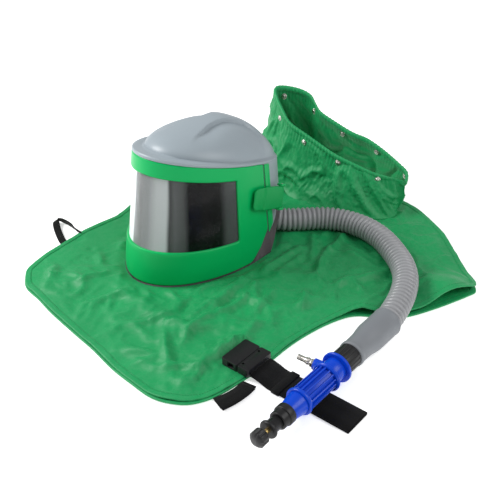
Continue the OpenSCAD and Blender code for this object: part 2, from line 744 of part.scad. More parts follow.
// One layer of webbing along the belt's path, z0 above it
module webbing(z0) {
    n = len(belt_path);
    translate([0, belt_y + web_w / 2, z0]) rotate([90, 0, 0]) linear_extrude(web_w)
        polygon(concat(belt_path, [for (i = [n - 1:-1:0]) belt_path[i] + [0, web_t]]));
}

module belt_upper() {
    color(belt_black) {
        webbing(web_t + 0.4);
        translate([belt_right - 4, belt_y + web_w / 2, web_t + 0.2]) rotate([90, 0, 0]) difference() {
            cylinder(h = web_w, r = web_t + 0.2);
            translate([0, 0, -1]) cylinder(h = web_w + 2, r = 0.2);
            translate([-20, -10, -1]) cube([20, 20, web_w + 2]);
        }
    }
}

module belt_lower() { color(belt_black) webbing(0); }

module belt_keeper() {
    color(belt_black) translate([356, belt_y - web_w / 2 - 2, 2 * web_t + 0.4]) cube([14, web_w + 4, 1.5]);
}

// ---------- Buckle, its mouth towards +X ----------
module plate(x0, x1) {
    hull() for (x = [x0 + 3, x1 - 3], y = [-1, 1])
        translate([x, y * 26, 0]) cylinder(h = buckle_h, r = 3, $fn = 32);
}

module buckle_socket() {
    color(part_black) translate([buckle_x, belt_y, buckle_z]) difference() {
        plate(0, socket_len);
        translate([6, -23, 2.5]) cube([socket_len, 46, buckle_h - 5]);
        for (y = [-1, 1]) translate([12, y * 27 - 4, 2]) cube([12, 8, buckle_h - 4]);
    }
}

module buckle_plug() {
    color(part_black) translate([prong_pivot_x, belt_y, buckle_z]) difference() {
        union() {
            plate(-4, 17);
            translate([-socket_len + 4, -5, 3]) cube([socket_len, 10, buckle_h - 6]);
        }
        translate([7, -25.5, -1]) cube([4, 51, buckle_h - 4]);
        for (y = [-1, 1]) translate([0, y * 19, -1]) cylinder(h = 30, r = 2 + pin_gap);
        for (y = [-1, 1]) translate([-6, y * 19 - 3, 2.8]) cube([7, 6, buckle_h - 5.6]);
    }
}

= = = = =

▸ **What is being asked**
Copy out all of the lines above exactly.

▸ **Final result**
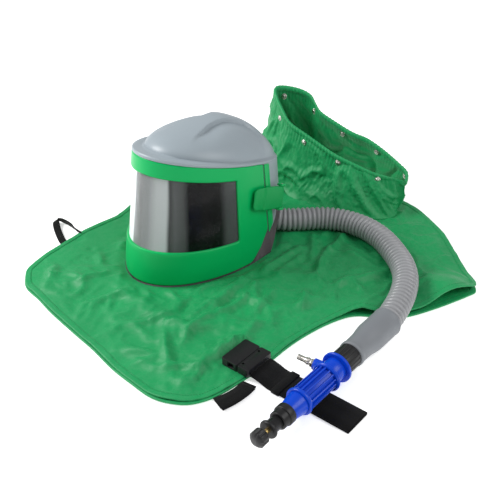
Continue the OpenSCAD and Blender code for this object: part 2, from line 744 of part.scad. More parts follow.
// One layer of webbing along the belt's path, z0 above it
module webbing(z0) {
    n = len(belt_path);
    translate([0, belt_y + web_w / 2, z0]) rotate([90, 0, 0]) linear_extrude(web_w)
        polygon(concat(belt_path, [for (i = [n - 1:-1:0]) belt_path[i] + [0, web_t]]));
}

module belt_upper() {
    color(belt_black) {
        webbing(web_t + 0.4);
        translate([belt_right - 4, belt_y + web_w / 2, web_t + 0.2]) rotate([90, 0, 0]) difference() {
            cylinder(h = web_w, r = web_t + 0.2);
            translate([0, 0, -1]) cylinder(h = web_w + 2, r = 0.2);
            translate([-20, -10, -1]) cube([20, 20, web_w + 2]);
        }
    }
}

module belt_lower() { color(belt_black) webbing(0); }

module belt_keeper() {
    color(belt_black) translate([356, belt_y - web_w / 2 - 2, 2 * web_t + 0.4]) cube([14, web_w + 4, 1.5]);
}

// ---------- Buckle, its mouth towards +X ----------
module plate(x0, x1) {
    hull() for (x = [x0 + 3, x1 - 3], y = [-1, 1])
        translate([x, y * 26, 0]) cylinder(h = buckle_h, r = 3, $fn = 32);
}

module buckle_socket() {
    color(part_black) translate([buckle_x, belt_y, buckle_z]) difference() {
        plate(0, socket_len);
        translate([6, -23, 2.5]) cube([socket_len, 46, buckle_h - 5]);
        for (y = [-1, 1]) translate([12, y * 27 - 4, 2]) cube([12, 8, buckle_h - 4]);
    }
}

module buckle_plug() {
    color(part_black) translate([prong_pivot_x, belt_y, buckle_z]) difference() {
        union() {
            plate(-4, 17);
            translate([-socket_len + 4, -5, 3]) cube([socket_len, 10, buckle_h - 6]);
        }
        translate([7, -25.5, -1]) cube([4, 51, buckle_h - 4]);
        for (y = [-1, 1]) translate([0, y * 19, -1]) cylinder(h = 30, r = 2 + pin_gap);
        for (y = [-1, 1]) translate([-6, y * 19 - 3, 2.8]) cube([7, 6, buckle_h - 5.6]);
    }
}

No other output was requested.